Further, although the parties are different or the evidence is construed in different ways in related trials, the evidence can still be regarded as the same under Article 163 of the KPA.
On the other hand, the Korean Supreme Court enunciated that res judicata may not apply if the ruling in a later trial does not contradict the reasoning underlying a prior trial decision that has become final and irrevocable. For example, if the evidence, even if submitted in the prior trial to corroborate a fact which was not in fact adjudicated in the prior trial, may be submitted again in the later trial and used to overturn the prior trial decision if it is so material and critical.
Therefore, if an issue to be heard by a court has not been fully litigated in a prior trial based on the same evidence submitted again to the court, the court hearing a patent infringement claim may refuse to apply the res judicata provision with respect to that issue.
Conclusion
In a typical patent infringement action where the patent validity is challenged, the sameness of the fact, e.g. lack of inventiveness, would not normally be an issue; and, therefore, in addition to the applicability of the res judicata, the sameness of the evidence may remain as the main issue of contention.

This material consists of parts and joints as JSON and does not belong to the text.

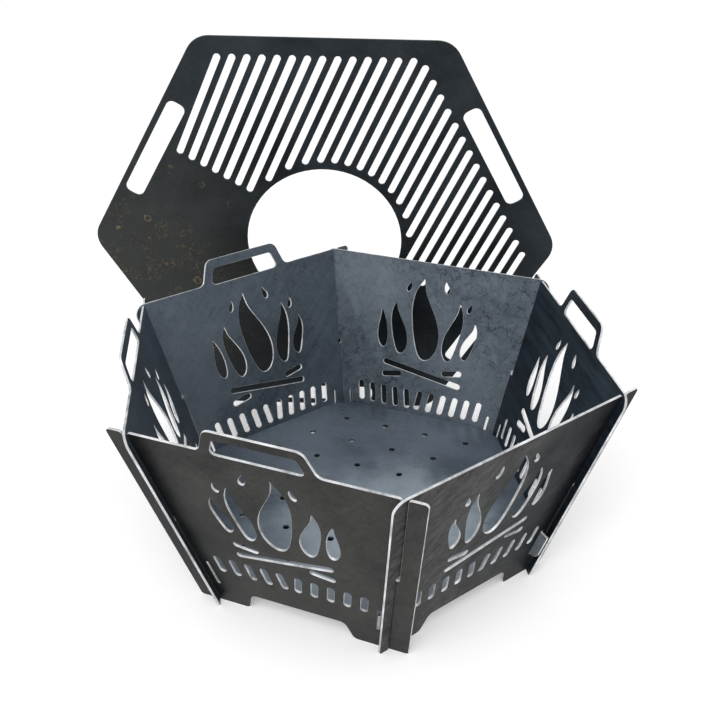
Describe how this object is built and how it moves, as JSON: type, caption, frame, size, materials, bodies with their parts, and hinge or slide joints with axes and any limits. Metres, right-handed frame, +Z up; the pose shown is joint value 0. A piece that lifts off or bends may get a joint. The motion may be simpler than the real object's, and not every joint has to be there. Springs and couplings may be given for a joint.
{
  "type": "fire pit",
  "caption": "Flat-pack steel fire pit: outward-leaning side panels crossed at the corners, a drop-in floor with drain holes, and a hexagonal grill plate leaning behind it.",
  "frame": {"origin": "on the ground, at the middle of the box round the whole set", "axes": "+Z up, +Y from the pit towards the cooking plate that stands behind it, +X towards the right-hand panel"},
  "size_m": [0.673, 0.6898, 0.6058],
  "materials": {
    "side_steel": "bare hot-rolled sheet, dark mill scale, bright cut edges",
    "floor_steel": "bare hot-rolled sheet, blue-grey, cloudy",
    "plate_steel": "near-black hot-rolled sheet with a few rust flecks",
    "clip_steel": "bare grey sheet, bright cut edges"
  },
  "bodies": {
    "pit": {"panel_front_left": "side_steel", "panel_front_right": "side_steel", "panel_right": "side_steel", "panel_back_right": "side_steel", "panel_back_left": "side_steel", "panel_left": "side_steel", "corner_clip": "clip_steel"},
    "base_plate": {"base_plate": "floor_steel"},
    "cooking_plate": {"cooking_plate": "plate_steel"}
  },
  "joints": [
    {"name": "floor_lift", "type": "slide", "parent": "pit", "child": "base_plate", "axis": [0, 0, 1], "range_m": [0, 0.28]},
    {"name": "plate_take_off", "type": "slide", "parent": "pit", "child": "cooking_plate", "axis": [0.1106, 0.6984, 0.7071], "range_m": [0, 0.15]}
  ]
}
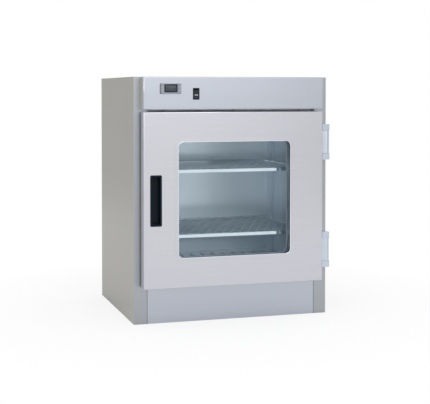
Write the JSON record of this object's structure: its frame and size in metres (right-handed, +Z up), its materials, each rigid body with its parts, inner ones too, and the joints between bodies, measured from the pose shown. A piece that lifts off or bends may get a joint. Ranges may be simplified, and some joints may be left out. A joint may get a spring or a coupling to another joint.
{
  "type": "blanket warming cabinet",
  "caption": "Upright stainless warming cabinet with a glazed hinged door, mesh shelves, digital controller and rocker switch.",
  "frame": {"origin": "centre of the base's underside, between the side, front and back faces of the casing", "axes": "+Z up; +Y to the back, so the door faces -Y; +X to the right of someone who faces the door"},
  "size_m": [0.762, 0.6827, 0.9144],
  "materials": {
    "casing_steel": "fine horizontal brushed stainless sheet",
    "door_steel": "fine brushed stainless sheet",
    "chamber_steel": "half-bright stainless sheet",
    "shelf_steel": "bright stainless sheet and expanded mesh",
    "zinc_sheet": "zinc-coated sheet",
    "hinge_metal": "satin chrome-plated casting",
    "fastener_steel": "plated steel",
    "spring_steel": "ground steel shaft",
    "bush_bronze": "sintered bronze",
    "bezel_silver": "silver-painted moulded plastic",
    "display_dark": "dark tinted lens",
    "key_grey": "moulded grey keys",
    "black_plastic": "moulded black plastic",
    "gasket_rubber": "black glazing rubber",
    "door_seal": "grey magnetic door seal",
    "pane_glass": "clear float glass",
    "mineral_wool": "mineral-wool batt",
    "motor_shell": "die-cast motor shell",
    "element_sheath": "heat-darkened steel sheath"
  },
  "bodies": {
    "cabinet": {"left_side_panel": "casing_steel", "right_side_panel": "casing_steel", "top_panel": "casing_steel", "base_pan": "zinc_sheet", "back_panel": "zinc_sheet", "kick_panel": "casing_steel", "control_panel": "casing_steel", "control_panel_screws": "fastener_steel", "controller_bezel": "bezel_silver", "controller_display": "display_dark", "controller_body": "black_plastic", "switch_housing": "black_plastic", "throat_frame": "chamber_steel", "chamber_wrapper": "chamber_steel", "chamber_side_walls": "chamber_steel", "chamber_insulation": "mineral_wool", "floor_insulation": "mineral_wool", "rear_insulation": "mineral_wool", "shelf_pilasters": "chamber_steel", "shelf_clips": "fastener_steel", "air_grille": "chamber_steel", "heater_element": "element_sheath", "heater_posts": "fastener_steel", "fan_motor": "motor_shell", "motor_bushes": "bush_bronze", "motor_bracket": "zinc_sheet", "electrical_tray": "zinc_sheet", "heater_relay": "black_plastic", "limit_thermostat": "black_plastic", "cord_gland": "black_plastic", "temperature_probe": "spring_steel", "catch_magnet": "black_plastic", "upper_hinge_frame_leaf": "hinge_metal", "lower_hinge_frame_leaf": "hinge_metal", "hinge_pins": "spring_steel", "hinge_frame_screws": "fastener_steel"},
    "door": {"door_outer_skin": "door_steel", "door_inner_skin": "chamber_steel", "door_insulation": "mineral_wool", "outer_glass": "pane_glass", "inner_glass": "pane_glass", "glass_spacer": "motor_shell", "window_gasket": "gasket_rubber", "window_trim": "door_steel", "door_gasket": "door_seal", "handle_cup": "black_plastic", "strike_plate": "fastener_steel", "upper_hinge_door_leaf": "hinge_metal", "lower_hinge_door_leaf": "hinge_metal", "hinge_bushes": "bush_bronze", "hinge_door_screws": "fastener_steel"},
    "power_rocker": {"power_rocker": "black_plastic"},
    "upper_shelf": {"upper_shelf": "shelf_steel"},
    "lower_shelf": {"lower_shelf": "shelf_steel"},
    "fan": {"fan_shaft": "spring_steel", "fan_wheel": "motor_shell"},
    "controller_key_1": {"controller_key_1": "key_grey"},
    "controller_key_2": {"controller_key_2": "key_grey"},
    "controller_key_3": {"controller_key_3": "key_grey"},
    "controller_key_4": {"controller_key_4": "key_grey"}
  },
  "joints": [
    {"name": "door_hinge", "type": "hinge", "parent": "cabinet", "child": "door", "pos_m": [0.364, -0.3488, 0.4611], "axis": [0, 0, 1], "range_deg": [0, 180]},
    {"name": "fan_spin", "type": "hinge", "parent": "cabinet", "child": "fan", "pos_m": [0, 0.0152, 0.16], "axis": [0, 0, 1], "continuous": true},
    {"name": "upper_shelf_lift", "type": "slide", "parent": "cabinet", "child": "upper_shelf", "axis": [0, 0, 1], "range_m": [0, 0.04]},
    {"name": "lower_shelf_lift", "type": "slide", "parent": "cabinet", "child": "lower_shelf", "axis": [0, 0, 1], "range_m": [0, 0.04]},
    {"name": "power_switch", "type": "hinge", "parent": "cabinet", "child": "power_rocker", "pos_m": [-0.1578, -0.3578, 0.8517], "axis": [-1, 0, 0], "range_deg": [0, 20]},
    {"name": "key_1_press", "type": "slide", "parent": "cabinet", "child": "controller_key_1", "axis": [0, 1, 0], "range_m": [0, 0.001], "stiffness_N_per_m": 400, "springref_m": -0.0005},
    {"name": "key_2_press", "type": "slide", "parent": "cabinet", "child": "controller_key_2", "axis": [0, 1, 0], "range_m": [0, 0.001], "stiffness_N_per_m": 400, "springref_m": -0.0005},
    {"name": "key_3_press", "type": "slide", "parent": "cabinet", "child": "controller_key_3", "axis": [0, 1, 0], "range_m": [0, 0.001], "stiffness_N_per_m": 400, "springref_m": -0.0005},
    {"name": "key_4_press", "type": "slide", "parent": "cabinet", "child": "controller_key_4", "axis": [0, 1, 0], "range_m": [0, 0.001], "stiffness_N_per_m": 400, "springref_m": -0.0005}
  ]
}
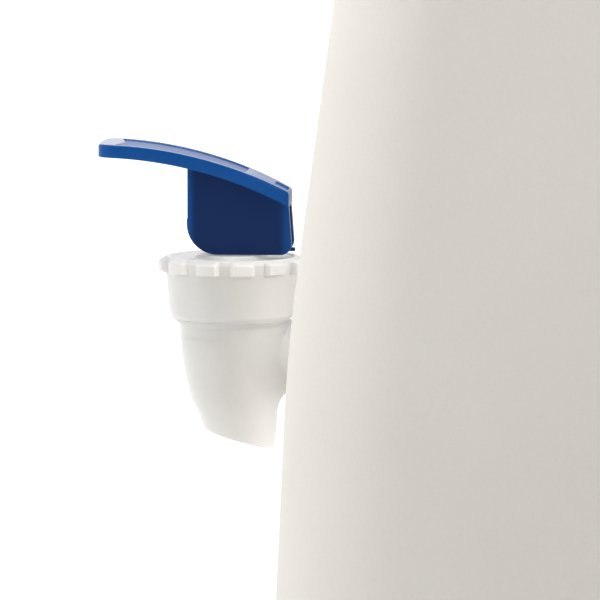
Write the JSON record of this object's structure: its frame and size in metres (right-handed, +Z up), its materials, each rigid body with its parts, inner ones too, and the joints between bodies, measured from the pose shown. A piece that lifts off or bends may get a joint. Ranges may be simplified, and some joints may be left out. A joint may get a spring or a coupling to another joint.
{
  "type": "countertop liquid dispenser",
  "caption": "Tapered countertop bulk liquid dispenser with an inner bottle, a lift-off vented lid and a push-lever tap on its front.",
  "frame": {"origin": "on the standing surface, midway between the lever's tip and the rear of the housing", "axes": "+Z up; the tap points along -Y; +X to the right when seen from the front; the plane X = 0 is the plane of symmetry"},
  "size_m": [0.2376, 0.289, 0.369],
  "materials": {
    "housing_plastic": "warm off-white, very fine moulded grain",
    "bottle_plastic": "natural translucent moulding",
    "base_plastic": "matt off-white",
    "foot_rubber": "matt black",
    "screw_steel": "plated steel",
    "spring_steel": "drawn stainless wire",
    "silicone": "satin translucent silicone",
    "tap_plastic": "smooth satin white, slightly translucent",
    "lever_plastic": "glossy blue"
  },
  "bodies": {
    "dispenser": {"housing": "housing_plastic", "reservoir": "bottle_plastic", "base_plate": "base_plastic", "neck_collar": "housing_plastic", "tap_body": "tap_plastic", "bonnet_nut": "tap_plastic", "stem_guide": "tap_plastic", "seat_cup": "silicone", "stem_spring": "spring_steel", "outer_gasket": "silicone", "inner_gasket": "silicone", "lock_nut": "tap_plastic", "foot_front_left": "foot_rubber", "base_screw_front_left": "screw_steel", "foot_front_right": "foot_rubber", "base_screw_front_right": "screw_steel", "foot_rear_left": "foot_rubber", "base_screw_rear_left": "screw_steel", "foot_rear_right": "foot_rubber", "base_screw_rear_right": "screw_steel"},
    "lid": {"lid": "housing_plastic", "lid_gasket": "silicone", "lid_knob": "housing_plastic", "knob_screw": "screw_steel"},
    "vent": {"vent_plug": "tap_plastic"},
    "stem": {"valve_stem": "tap_plastic"},
    "lever": {"lever": "lever_plastic", "lever_pin": "tap_plastic"}
  },
  "joints": [
    {"name": "stem_lift", "type": "slide", "parent": "dispenser", "child": "stem", "axis": [0, 0, 1], "range_m": [0, 0.00218], "deforming": ["stem_spring", "seat_cup"]},
    {"name": "lever_press", "type": "hinge", "parent": "stem", "child": "lever", "pos_m": [0, -0.10773, 0.1622], "axis": [1, 0, 0], "range_deg": [0, 25], "stiffness_Nm_per_rad": 0.03, "springref_deg": -57.3},
    {"name": "lid_lift", "type": "slide", "parent": "dispenser", "child": "lid", "axis": [0, 0, 1], "range_m": [0, 0.08]},
    {"name": "vent_pull", "type": "slide", "parent": "lid", "child": "vent", "axis": [0, 0, 1], "range_m": [0, 0.004]}
  ],
  "couplings": [
    {"joint": "lever_press", "follows": "stem_lift", "rad_per_m": 200}
  ]
}
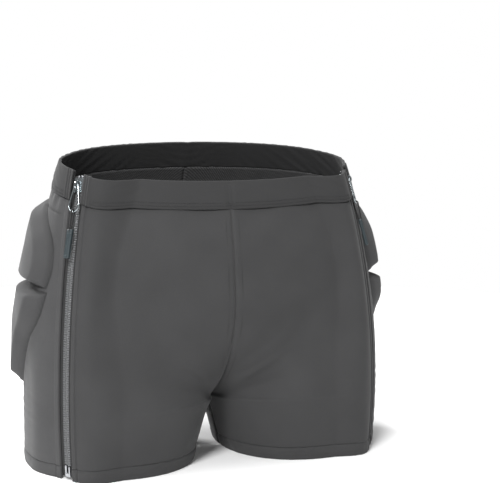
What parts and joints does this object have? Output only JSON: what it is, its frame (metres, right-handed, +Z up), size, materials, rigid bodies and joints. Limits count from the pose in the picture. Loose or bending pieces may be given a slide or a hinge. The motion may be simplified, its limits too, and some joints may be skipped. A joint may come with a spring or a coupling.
{
  "type": "padded impact shorts",
  "caption": "Stretch shorts with foam impact pads over seat, tailbone, hips and thighs, an elastic waistband and a full-length separating zip down each side.",
  "frame": {"origin": "middle of the leg hems at the level they stand on, half way through the width and the depth", "axes": "+X to the wearer's left, -Y to the wearer's front, +Z up"},
  "size_m": [0.429, 0.204, 0.3415],
  "materials": {
    "shell_fabric": "matt stretch knit, charcoal",
    "side_fabric": "matt stretch knit, charcoal, slightly lighter",
    "mesh_lining": "open knitted mesh",
    "elastic": "ribbed woven elastic",
    "foam": "closed-cell foam",
    "zip_tape": "woven tape",
    "zip_teeth": "moulded, grey, slight sheen",
    "zip_metal": "polished, nickel plated",
    "pull_cord": "braided cord",
    "pull_grip": "moulded, matt, dark teal grey"
  },
  "bodies": {
    "garment": {"front_panel_left": "shell_fabric", "front_panel_right": "shell_fabric", "back_panel_left": "side_fabric", "back_panel_right": "side_fabric", "lining_left": "mesh_lining", "lining_right": "mesh_lining", "leg_hem_front_left": "shell_fabric", "leg_hem_front_right": "shell_fabric", "leg_hem_back_left": "side_fabric", "leg_hem_back_right": "side_fabric", "waistband_front": "shell_fabric", "waist_elastic_front": "elastic", "waistband_back": "shell_fabric", "waist_elastic_back": "elastic", "tailbone_pad": "foam", "seat_pad_left": "foam", "seat_pad_right": "foam", "hip_pad_upper_left": "foam", "hip_pad_upper_right": "foam", "hip_pad_lower_left": "foam", "hip_pad_lower_right": "foam", "thigh_pad_left": "foam", "thigh_pad_right": "foam", "zip_tape_front_left": "zip_tape", "zip_tape_front_right": "zip_tape", "zip_teeth_front_left": "zip_teeth", "zip_teeth_front_right": "zip_teeth", "zip_top_stop_front_left": "zip_teeth", "zip_top_stop_front_right": "zip_teeth", "zip_tape_back_left": "zip_tape", "zip_tape_back_right": "zip_tape", "zip_teeth_back_left": "zip_teeth", "zip_teeth_back_right": "zip_teeth", "zip_top_stop_back_left": "zip_teeth", "zip_top_stop_back_right": "zip_teeth", "zip_box_left": "zip_metal", "zip_box_right": "zip_metal", "zip_pin_left": "zip_teeth", "zip_pin_right": "zip_teeth"},
    "slider_left": {"zip_slider_left": "zip_metal"},
    "ring_left": {"pull_ring_left": "zip_metal"},
    "grip_left": {"pull_loop_left": "pull_cord", "pull_grip_left": "pull_grip"},
    "slider_right": {"zip_slider_right": "zip_metal"},
    "ring_right": {"pull_ring_right": "zip_metal"},
    "grip_right": {"pull_loop_right": "pull_cord", "pull_grip_right": "pull_grip"}
  },
  "joints": [
    {"name": "slider_travel_left", "type": "hinge", "parent": "garment", "child": "slider_left", "pos_m": [-0.3982, 0.50029, 0.06598], "axis": [0.7071, 0.7071, 0], "range_deg": [0, 19.9]},
    {"name": "ring_swing_left", "type": "hinge", "parent": "slider_left", "child": "ring_left", "pos_m": [0.15369, -0.05019, 0.3019], "axis": [-0.5509, -0.8324, 0.0602], "range_deg": [0, 140]},
    {"name": "grip_swing_left", "type": "hinge", "parent": "ring_left", "child": "grip_left", "pos_m": [0.15943, -0.05593, 0.2751], "axis": [-0.5509, -0.8324, 0.0602], "range_deg": [0, 60]},
    {"name": "slider_travel_right", "type": "hinge", "parent": "garment", "child": "slider_right", "pos_m": [0.3982, 0.50029, 0.06598], "axis": [0.7071, -0.7071, 0], "range_deg": [0, 19.9]},
    {"name": "ring_swing_right", "type": "hinge", "parent": "slider_right", "child": "ring_right", "pos_m": [-0.15369, -0.05019, 0.3019], "axis": [-0.5509, 0.8324, -0.0602], "range_deg": [0, 140]},
    {"name": "grip_swing_right", "type": "hinge", "parent": "ring_right", "child": "grip_right", "pos_m": [-0.15943, -0.05593, 0.2751], "axis": [-0.5509, 0.8324, -0.0602], "range_deg": [0, 60]}
  ]
}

Accordingly, in the absence of a statutory revision as was done in Japan, discussed above, it appears logical, for the court hearing a patent infringement claim, to strike a balance between the public interest underlying the res judicata provision of KPA and the legal right of a third party to raise a patent invalidity defense, by way of taking a two-step process:
- (i) Absent any procedural anomalies, the court is to first review whether or not the evidence, e.g. prior art, submitted by the defendant in the infringement action is materially the same as the one tried in the patent invalidation action with respect to the validity of the patent; and
- (ii) Then decide whether to proceed to review on the substantive issues raised through the patent invalidity defense.